The network exists to support the CCIOs in place, to encourage NHS organisations to appoint more, and to create a career path for young clinicians – doctors, nurses and allied professionals – interested in the role. It held its first annual conference at EHI Live 2012 in November, where Dr Yacoob was one of the speakers.

“If you look at any organisation – especially in the academic world – that wants to have information systems and managed data then, essentially, they go towards the CMIO model,” he says.

“It is true that there are variations in how people do it, but the fundamental fact is that you’re in an executive position. Whether you call it a board or an executive suite, the CMIO needs to be in a position to affect both priorities and the budget.”

When asked what other lessons UK healthcare providers can take from him and fellow US clinical information pioneers, Dr Yacoob offers a simple answer: just understand how important the role is.

“If you look at why IT implementations fail, there are two main reasons. Number one, of course, is resistance to change – which is where the CMIO helps physicians get over that hump. The other is a failure to execute properly.

“Successful execution relies on clinicians having the end goal in their heads. Technology folk and engineers work forward. I say as a clinician I’ve got to work backwards.

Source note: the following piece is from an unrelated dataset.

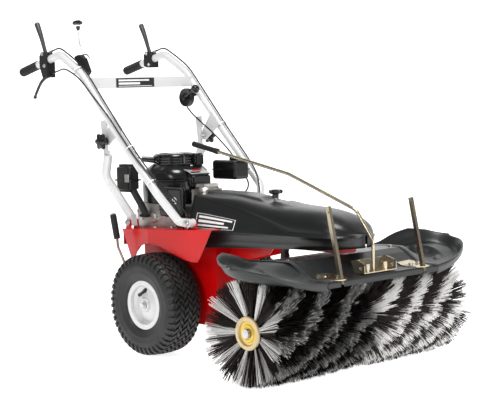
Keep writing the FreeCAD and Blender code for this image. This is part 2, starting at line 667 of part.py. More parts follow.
def make_hand_lever(side):
    x = side * handle_half_width
    half = lever_gap / 2 - free_gap
    eye = bar(Vector(x - half, lever_pin.y, lever_pin.z), Vector(x + half, lever_pin.y, lever_pin.z), 9)
    start = Vector(x, lever_pin.y + 2, lever_pin.z + 5)
    blade = bar(start, Vector(x, 611, 1262), 5.4).fuse(
        Part.makeCone(5.4, 9.5, 60, Vector(x, 585, 1203), Vector(0, 26, 59)))
    hole = bar(Vector(x - 20, lever_pin.y, lever_pin.z), Vector(x + 20, lever_pin.y, lever_pin.z),
               pin_size + running_gap)
    return eye.fuse(blade).cut(hole)


pieces["lever_clamps"] = Part.makeCompound([make_lever_clamp(-1, True), make_lever_clamp(1, False)])
pieces["drive_hand_lever"] = make_hand_lever(-1)
pieces["brush_hand_lever"] = make_hand_lever(1)

brake_x = -handle_half_width
brake_half = lever_gap / 2 - free_gap
brake_eye = bar(Vector(brake_x - brake_half, brake_pin.y, brake_pin.z),
                Vector(brake_x + brake_half, brake_pin.y, brake_pin.z), 8.5)
brake_blade = bent_bar([Vector(brake_x, brake_pin.y + 1, brake_pin.z - 1), Vector(brake_x, 596, 1030),
                        Vector(brake_x, 640, 966)], [60], 5.3)
brake_lever = brake_eye.fuse([brake_blade, Part.makeSphere(7.5, Vector(brake_x, 639, 968))])
pieces["brake_lever"] = brake_lever.cut(bar(Vector(brake_x - 20, brake_pin.y, brake_pin.z),
                                            Vector(brake_x + 20, brake_pin.y, brake_pin.z),
                                            pin_size + running_gap))

# gear lever with its quadrant on the right tube, throttle disc on the left tube
gear_pin = Vector(-236, 352, 1098)
quadrant_x = (-250.5, -232.0)
quadrant = side_plate([(396, 1120), (370, 1128), (338, 1112), (312, 1062), (324, 1048), (346, 1052)],
                      *quadrant_x)
quadrant = quadrant.cut(bent_bar(handle_points(-1), handle_bends, handle_tube_radius))
quadrant_pin = bar(Vector(quadrant_x[1] - 4, gear_pin.y, gear_pin.z), Vector(-218, gear_pin.y, gear_pin.z), 4)
pieces["gear_quadrant"] = quadrant.fuse(quadrant_pin)
gear_x = -226.0
gear_eye = bar(Vector(gear_x - 5, gear_pin.y, gear_pin.z), Vector(gear_x + 5, gear_pin.y, gear_pin.z), 9)
gear_stem = bent_bar([Vector(gear_x, gear_pin.y + 4, gear_pin.z + 5), Vector(gear_x, 384, 1150),
                      Vector(gear_x, 396, 1240)], [60], 3.5)
gear_head = soft_block(5, gear_x - 14, gear_x + 14, 376, 424, 1236, 1260)
pieces["gear_lever"] = gear_eye.fuse([gear_stem, gear_head]).cut(
    bar(Vector(-240, gear_pin.y, gear_pin.z), Vector(-200, gear_pin.y, gear_pin.z), 4 + running_gap))

throttle_pin = Vector(226, 296, 951)
disc = bar(Vector(230, throttle_pin.y, throttle_pin.z), Vector(244, throttle_pin.y, throttle_pin.z), 37)
arm_plate = side_plate([(262, 958), (256, 976), (268, 990), (284, 986), (300, 950)], 244, 262)
disc = disc.fuse(arm_plate).cut(bent_bar(handle_points(1), handle_bends, handle_tube_radius))
disc = disc.fuse(bar(Vector(212, throttle_pin.y, throttle_pin.z),
                     Vector(232, throttle_pin.y, throttle_pin.z), 4))
pieces["throttle_disc"] = disc
throttle_x = 221.0
throttle_arm = bar(Vector(throttle_x - 5, throttle_pin.y, throttle_pin.z),
                   Vector(throttle_x + 5, throttle_pin.y, throttle_pin.z), 10)
ball = Vector(throttle_x, 228, 984)
throttle_arm = throttle_arm.fuse([bar(Vector(throttle_x, throttle_pin.y - 5, throttle_pin.z + 2), ball, 4),
                                  Part.makeSphere(16, ball)])
pieces["throttle_lever"] = throttle_arm.cut(bar(Vector(200, throttle_pin.y, throttle_pin.z),
                                                Vector(240, throttle_pin.y, throttle_pin.z), 4 + running_gap))

# ---- Bowden cables, tied along the tubes ----
cable_radius = 3.0
cable_routes = {
    "drive": [(-267, 524, 1143), (-267, 466, 1160), (-267, 384, 1118), (-267, 312, 1073), (-267, 227, 979),
              (-266, 93, 831), (-265, 3, 739), (-258, -80, 656), (-216, -136, 582), (-168, -158, 516),
              (-168, -160, 460)],
    "brake": [(-267, 524, 1060), (-274, 478, 1066), (-288, 410, 1078), (-289, 320, 1040), (-287, 240, 966),
              (-281, 157, 891), (-280, 97, 826), (-278, 8, 734), (-266, -80, 656), (-230, -132, 582),
              (-182, -128, 520), (-173, -132, 460)],
    "brush": [(267, 524, 1143), (267, 466, 1160), (267, 384, 1118), (267, 312, 1073), (267, 227, 979),
              (266, 93, 831), (265, 3, 739), (258, -80, 656), (216, -136, 582), (168, -158, 516),
              (168, -160, 460)],
    "throttle": [(237, 297, 912), (236, 262, 882), (234, 196, 842), (232, 120, 796), (234, 40, 732),
                 (232, -26, 664), (214, -86, 602), (150, -80, 560), (84, -60, 536), (80, -10, 532)],
}


def cable(points):
    """A tube along straight runs with the largest arc that each pair of runs allows."""
    corners = [Vector(*point) for point in points]
    radii = []
    for before, corner, after in zip(corners, corners[1:], corners[2:]):
        turn = math.pi - (before - corner).getAngle(after - corner)
        shorter = min((before - corner).Length, (after - corner).Length)
        radii.append(0.45 * shorter / math.tan(turn / 2))
    return bent_bar(corners, radii, cable_radius)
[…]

“[I start from]: ‘This is what I want, now work out how to build it for me’. It’s very different from: ‘Here’s what I’ve got, here’s how you’re going to use it,’” he says.

Driving a point home

Dr Yacoob expands on his point with another analogy. “I don’t know too much about London, but I know you have to have a great deal of knowledge to drive a cab there.

“You wouldn’t go ahead and just drive yourself around London and pick up passengers as you went. You would hire a cabbie. So you should [appoint] a CMIO who understands the pitfalls – the navigation on both the clinical side and the IT side – to make [projects] work.

“You just can’t do it by hoping technology will handle it or that the IT folks know, because they don’t. They’re not clinicians. They can hear about clinical work, they can see it, but they will never experience it and therefore know it.

“As a clinician, I’ve got to have control of the steering wheel. I’m driving.” And translating, too.